Hargreaves will also reduce its share trading fee to £3.95 for those making 20-plus trades a month, down from £5.95. Infrequent traders will benefit more, with the cost of those making 0-10 trades per month falling from £11.95 to £6.95. Users making between 10 and 20 trades will now also pay £6.95.

While this is good news for frequent share traders, the pricing restructure is not positive for investors who deal in funds, as the provider is introducing a fund trading fee of £1.95 per trade. At the moment, there is no fee for trading funds. 

However, those who use Hargreaves’ regular investment service will still receive free fund and share trades.

A customer with £250,000 invested in funds in an Isa, Sipp or GIA and who makes 24 fund trades a year will be more than £200 better off, as the savings from the headline annual charge compensate for the trading charges.

However, someone with £300,000 split evenly between funds, and shares, trusts and ETFs, and who makes 12 trades each every year, would be £18 worse off, as the increase in the share charge cap overpowers trading savings.

When the platform was taken private, it was assumed the new owners would look to change charges and invest in renewing its technology, to maintain the company’s lead as an Isa and personal pension provider.

Hargreaves had just shy of 2mn customers and accounted for 16 per cent of the consumer platform market as of April 2025, according to analysts Boring Money.

Other fee changes

Foreign exchange (FX) charges are also changing. Previously, it charged 1 per cent for transaction values between £0 and £5,000, 0.75 per cent for transaction values between £5,000 and £10,000, 0.5 per cent for transaction values between £10,000 and £20,000 and 0.25 per cent for transaction values above £20,000. 

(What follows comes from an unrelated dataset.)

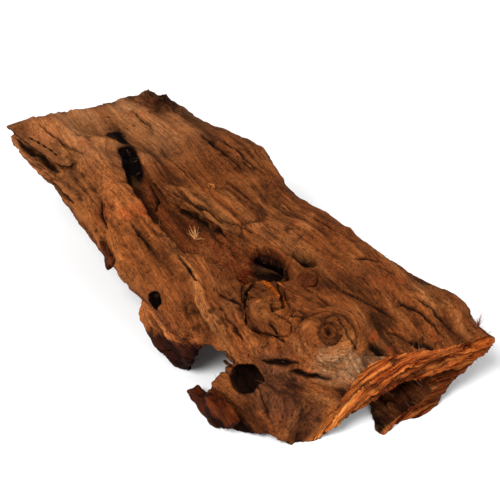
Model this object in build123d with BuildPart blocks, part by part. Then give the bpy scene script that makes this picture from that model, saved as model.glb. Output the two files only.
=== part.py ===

From 1 March, it will charge 0.99 per cent for transaction values between £0 and £10,000, 0.5 per cent for transaction values between £10,000 and £25,000, and 0.2 per cent for transaction values over £25,000. These charges will also apply to its Junior Isas. Prior to the fee change overhaul, there were no FX charges for online trades made within a Junior Isa. 

Hargreaves Lansdown is also adjusting its charges for telephone and postal dealing, introducing a flat £29 fee for both shares and funds. Before, fund dealing was free by telephone and post, while there was a 1 per cent fee for share dealing, with a £20 minimum and £50 maximum fee. 

Finally, the platform is reducing the account charge for its Ready-Made Pension plan to 0.15 per cent per year from 0.45 per cent per year. When combined with its ongoing fund charge of 0.3 per cent per year, the overall cost for its Ready-Made Pension plan will reduce from 0.75 per cent per year to 0.45 per cent per year.